Go into the directory qextserialport and execute:

$ qmake-qt4
$ make clean
$ make

This will build the libraries. Now go into the serial-programmer-pc directory and execute:

$ qmake-qt4
$ make clean
$ make

This will build the application. Copy the binary to a suitable place and invoke with:

$sudo avrserialprog

AVR Programmer

An AT90S2313 (possibly obsolete by now but replaceable by the ATTiny2313) was used to build a small serial programmer (described here). This was designed to communicate serially with a PC programming application using the AVRPROG protocol as used in the bootloader, and to program the target AVR device using the SPI interface.

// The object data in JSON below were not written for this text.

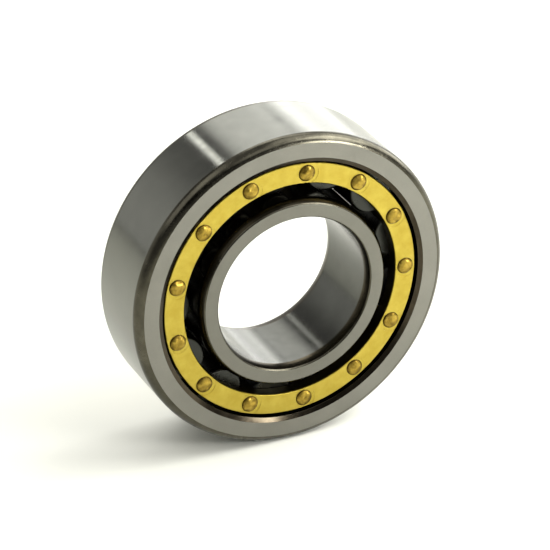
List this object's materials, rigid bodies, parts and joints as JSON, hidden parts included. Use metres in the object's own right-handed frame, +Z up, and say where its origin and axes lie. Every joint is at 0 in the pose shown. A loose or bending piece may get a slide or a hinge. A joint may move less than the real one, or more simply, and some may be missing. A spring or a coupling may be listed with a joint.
{
  "type": "cylindrical roller bearing",
  "caption": "Single-row cylindrical roller bearing: ribbed outer ring, plain floating inner ring, short ground rollers in a riveted two-piece brass cage.",
  "frame": {"origin": "centre of the outer ring, on the bearing axis and midway between its side faces", "axes": "+Y along the bearing axis, from the peened side of the rivets (front) to the rear; +Z up when the bearing stands on its rim; +X to the right seen from the front"},
  "size_m": [0.052, 0.0156, 0.052],
  "materials": {
    "ring_steel": "fine ground and honed hardened bearing steel, lightly oiled",
    "roller_steel": "ground and lapped hardened bearing steel",
    "cage_brass": "machined brass with fine turning marks",
    "rivet_brass": "hammered brass rivet heads"
  },
  "bodies": {
    "outer_ring": {"outer_ring": "ring_steel"},
    "inner_ring": {"inner_ring": "ring_steel"},
    "cage": {"cage_body": "cage_brass", "cage_cover": "cage_brass", "cage_rivet_01": "rivet_brass", "cage_rivet_02": "rivet_brass", "cage_rivet_03": "rivet_brass", "cage_rivet_04": "rivet_brass", "cage_rivet_05": "rivet_brass", "cage_rivet_06": "rivet_brass", "cage_rivet_07": "rivet_brass", "cage_rivet_08": "rivet_brass", "cage_rivet_09": "rivet_brass", "cage_rivet_10": "rivet_brass", "cage_rivet_11": "rivet_brass", "cage_rivet_12": "rivet_brass", "cage_rivet_13": "rivet_brass"},
    "roller_01": {"roller_01": "roller_steel"},
    "roller_02": {"roller_02": "roller_steel"},
    "roller_03": {"roller_03": "roller_steel"},
    "roller_04": {"roller_04": "roller_steel"},
    "roller_05": {"roller_05": "roller_steel"},
    "roller_06": {"roller_06": "roller_steel"},
    "roller_07": {"roller_07": "roller_steel"},
    "roller_08": {"roller_08": "roller_steel"},
    "roller_09": {"roller_09": "roller_steel"},
    "roller_10": {"roller_10": "roller_steel"},
    "roller_11": {"roller_11": "roller_steel"},
    "roller_12": {"roller_12": "roller_steel"},
    "roller_13": {"roller_13": "roller_steel"}
  },
  "joints": [
    {"name": "inner_ring_spin", "type": "hinge", "parent": "outer_ring", "child": "inner_ring", "pos_m": [0, 0, 0], "axis": [0, 1, 0], "continuous": true},
    {"name": "cage_spin", "type": "hinge", "parent": "outer_ring", "child": "cage", "pos_m": [0, 0, 0], "axis": [0, 1, 0], "continuous": true},
    {"name": "roller_01_spin", "type": "hinge", "parent": "cage", "child": "roller_01", "pos_m": [0.01899, 0, 0.00451], "axis": [0, 1, 0], "continuous": true},
    {"name": "roller_02_spin", "type": "hinge", "parent": "cage", "child": "roller_02", "pos_m": [0.01472, 0, 0.01282], "axis": [0, 1, 0], "continuous": true},
    {"name": "roller_03_spin", "type": "hinge", "parent": "cage", "child": "roller_03", "pos_m": [0.00708, 0, 0.01819], "axis": [0, 1, 0], "continuous": true},
    {"name": "roller_04_spin", "type": "hinge", "parent": "cage", "child": "roller_04", "pos_m": [-0.00218, 0, 0.0194], "axis": [0, 1, 0], "continuous": true},
    {"name": "roller_05_spin", "type": "hinge", "parent": "cage", "child": "roller_05", "pos_m": [-0.01095, 0, 0.01616], "axis": [0, 1, 0], "continuous": true},
    {"name": "roller_06_spin", "type": "hinge", "parent": "cage", "child": "roller_06", "pos_m": [-0.0172, 0, 0.00922], "axis": [0, 1, 0], "continuous": true},
    {"name": "roller_07_spin", "type": "hinge", "parent": "cage", "child": "roller_07", "pos_m": [-0.01952, 0, 0.00017], "axis": [0, 1, 0], "continuous": true},
    {"name": "roller_08_spin", "type": "hinge", "parent": "cage", "child": "roller_08", "pos_m": [-0.01736, 0, -0.00892], "axis": [0, 1, 0], "continuous": true},
    {"name": "roller_09_spin", "type": "hinge", "parent": "cage", "child": "roller_09", "pos_m": [-0.01123, 0, -0.01597], "axis": [0, 1, 0], "continuous": true},
    {"name": "roller_10_spin", "type": "hinge", "parent": "cage", "child": "roller_10", "pos_m": [-0.00252, 0, -0.01936], "axis": [0, 1, 0], "continuous": true},
    {"name": "roller_11_spin", "type": "hinge", "parent": "cage", "child": "roller_11", "pos_m": [0.00676, 0, -0.01831], "axis": [0, 1, 0], "continuous": true},
    {"name": "roller_12_spin", "type": "hinge", "parent": "cage", "child": "roller_12", "pos_m": [0.0145, 0, -0.01307], "axis": [0, 1, 0], "continuous": true},
    {"name": "roller_13_spin", "type": "hinge", "parent": "cage", "child": "roller_13", "pos_m": [0.01891, 0, -0.00484], "axis": [0, 1, 0], "continuous": true}
  ],
  "couplings": [
    {"joint": "cage_spin", "follows": "inner_ring_spin", "ratio": 0.40343},
    {"joint": "roller_01_spin", "follows": "inner_ring_spin", "ratio": -2.5056},
    {"joint": "roller_02_spin", "follows": "inner_ring_spin", "ratio": -2.5056},
    {"joint": "roller_03_spin", "follows": "inner_ring_spin", "ratio": -2.5056},
    {"joint": "roller_04_spin", "follows": "inner_ring_spin", "ratio": -2.5056},
    {"joint": "roller_05_spin", "follows": "inner_ring_spin", "ratio": -2.5056},
    {"joint": "roller_06_spin", "follows": "inner_ring_spin", "ratio": -2.5056},
    {"joint": "roller_07_spin", "follows": "inner_ring_spin", "ratio": -2.5056},
    {"joint": "roller_08_spin", "follows": "inner_ring_spin", "ratio": -2.5056},
    {"joint": "roller_09_spin", "follows": "inner_ring_spin", "ratio": -2.5056},
    {"joint": "roller_10_spin", "follows": "inner_ring_spin", "ratio": -2.5056},
    {"joint": "roller_11_spin", "follows": "inner_ring_spin", "ratio": -2.5056},
    {"joint": "roller_12_spin", "follows": "inner_ring_spin", "ratio": -2.5056},
    {"joint": "roller_13_spin", "follows": "inner_ring_spin", "ratio": -2.5056}
  ]
}
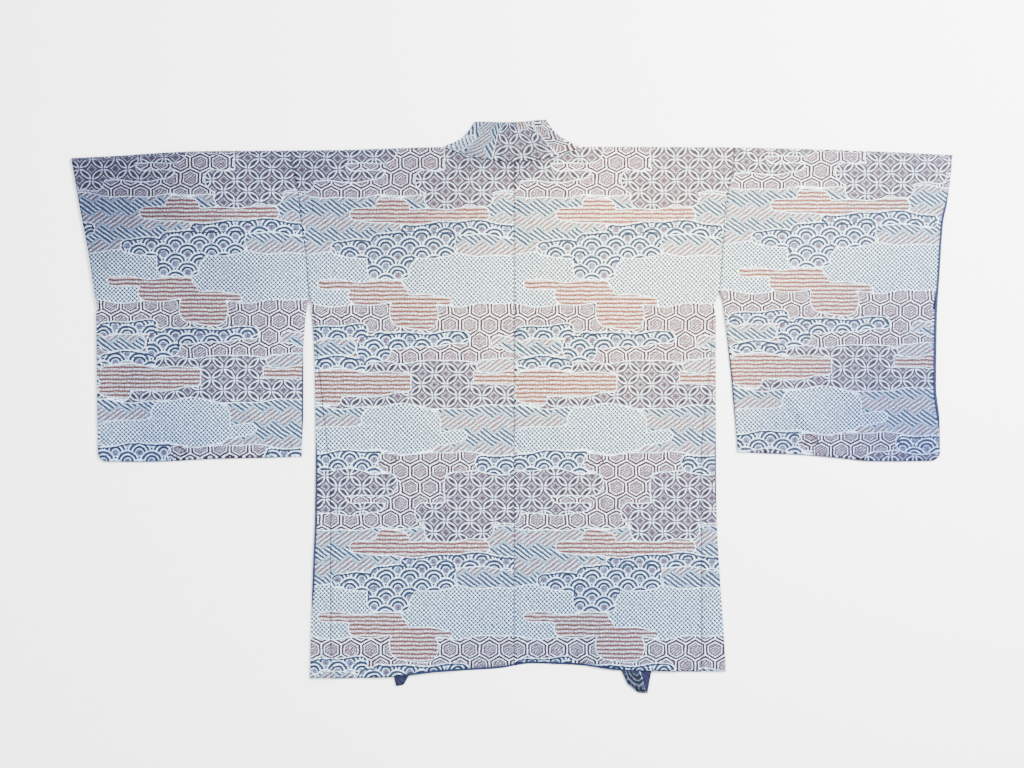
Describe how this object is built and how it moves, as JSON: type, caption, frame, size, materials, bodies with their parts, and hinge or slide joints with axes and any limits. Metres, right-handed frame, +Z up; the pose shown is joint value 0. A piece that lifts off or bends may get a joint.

A feature of the circuit is that when programming of a target device has completed, an output port pin is configured to switch the serial communications from PC to programmer order to PC to target. This allows the programmer to remain connected after programming while the target device program runs normally. To restore to programming mode the programmer must be physically reset. This approach reduces a lot of fiddling with plugs during application development. There are two SPI connectors in the circuit, a 10 pin header compatible with the ET-AVR series of boards sold through Futurlec, and a 6-pin polarised header. The AT90S2313 program supports target programming of FLASH, EEPROM, lock and fuse bits. The programmer source code is available but is missing a number of files that were taken from the AVR109 code, notably: defines.h, flash.h, parts.txt, preprocessor.sh, preprocessor.xls, serial.c, serial.h. These are not reproduced here for copyright reasons. Also provided is a gEDA schematic of the circuit shown below.

* Note: the version of avr-gcc available at the time of writing produces code that is slightly larger than that produced by the cdk4avr version of February 2006 even for the best optimization level. This is enough to push the resulting bootloader binary just beyond the 1K limit (enough to require the disabling of a number of desirable features).